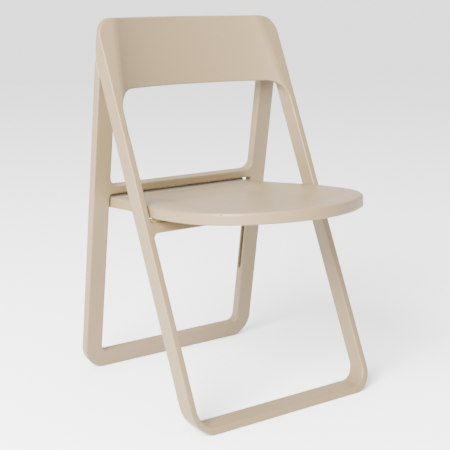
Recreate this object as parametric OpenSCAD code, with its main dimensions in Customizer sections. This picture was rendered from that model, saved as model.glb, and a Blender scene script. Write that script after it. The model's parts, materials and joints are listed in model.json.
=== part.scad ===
// Folding chair: a front frame with the backrest, a rear frame hinged behind it near the
// top, and a seat that pivots on the front frame and slides in the rear frame as it folds.
// +Z is up, the sitter faces -Y, and +X is the sitter's left.
// The origin is on the floor, in the middle of the chair's footprint.

/* [Overall size] */
// Width across the side members
overall_w = 462; // [440:1:480]
// Height of the backrest's top edge
overall_h = 793; // [770:1:800]
// Y of the front frame's front face at the floor
front_foot_y = -194.9; // [-199:0.1:-191]
// Y of the rear frame's back face at the floor
rear_foot_y = 288.5; // [286:0.1:291]
// How far the glides hold the frames off the floor
glide_proud = 0.5; // [0.5:0.5:2]

/* [Front frame] */
// Backward lean of the front frame, in degrees
front_lean = 24.93; // [24:0.01:26]
// Depth of the front frame, front to back, measured level
front_depth = 43.2; // [40:0.1:46]
// Thickness of the side walls
front_wall = 14.5; // [13:0.5:16]
// Height of the floor bar
front_bar_h = 14; // [12:0.5:16]
// Outer corner radius at the floor
front_foot_r = 48; // [40:1:55]
// Corner radius at the top
front_top_r = 39; // [30:1:45]
// Underside of the bar below the seat
support_z = 375; // [370:1:378]
// Height of the bar below the seat
support_h = 19.5; // [17:0.5:21]
// Depth of the bar below the seat, measured level
support_d = 14; // [12:1:15]

/* [Backrest] */
// Height of the backrest's bottom edge
back_low_z = 648.5; // [645:0.5:655]
// Inner radius of the backrest's hollow
back_r = 462; // [430:1:500]
// Thickness of the backrest
back_t = 12; // [9:0.5:14]
// Lean of the backrest, in degrees
back_lean = 20.3; // [19:0.1:21]
// Y of the backrest's front surface at the middle of its bottom edge
back_y = 157.1; // [156:0.1:158]
// Corner radius where the backrest's bottom edge meets the side walls
back_corner_r = 40; // [30:1:50]

/* [Rear frame] */
// Forward lean of the rear frame, in degrees
rear_lean = 8.66; // [8:0.01:9.5]
// Thickness of the rear frame
rear_t = 21.5; // [20.5:0.5:24]
// Width of each rear member
rear_member_w = 40.2; // [38:0.1:42]
// Height of the rear floor bar
rear_bar_h = 37; // [32:1:42]
// Outer corner radius at the floor
rear_foot_r = 52; // [45:1:60]
// Inner corner radius at the floor
rear_inner_r = 17; // [12:1:22]
// Lower edge of the bar behind the seat, along the frame
cross_low = 420.6; // [418:0.2:424]
// Height of the bar behind the seat
cross_h = 18.3; // [16:0.1:21]
// Corner radius above the bar behind the seat
cross_r = 21; // [15:1:25]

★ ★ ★

:: WHAT THE TASK ASKS ::
Reprint the data above from the opening line to the line holding "glide_proud = 0.5; // [0.5:0.5:2]", inclusive, and nothing else.

:: FULL ANSWER ::
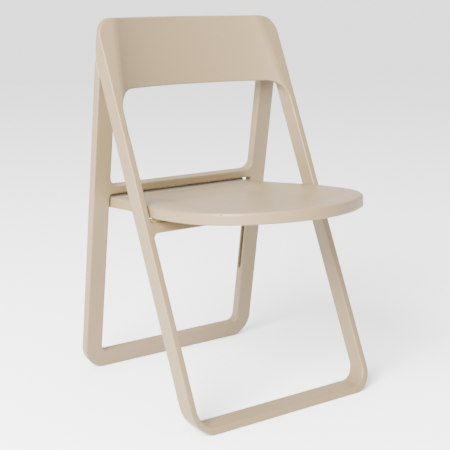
Recreate this object as parametric OpenSCAD code, with its main dimensions in Customizer sections. This picture was rendered from that model, saved as model.glb, and a Blender scene script. Write that script after it. The model's parts, materials and joints are listed in model.json.
=== part.scad ===
// Folding chair: a front frame with the backrest, a rear frame hinged behind it near the
// top, and a seat that pivots on the front frame and slides in the rear frame as it folds.
// +Z is up, the sitter faces -Y, and +X is the sitter's left.
// The origin is on the floor, in the middle of the chair's footprint.

/* [Overall size] */
// Width across the side members
overall_w = 462; // [440:1:480]
// Height of the backrest's top edge
overall_h = 793; // [770:1:800]
// Y of the front frame's front face at the floor
front_foot_y = -194.9; // [-199:0.1:-191]
// Y of the rear frame's back face at the floor
rear_foot_y = 288.5; // [286:0.1:291]
// How far the glides hold the frames off the floor
glide_proud = 0.5; // [0.5:0.5:2]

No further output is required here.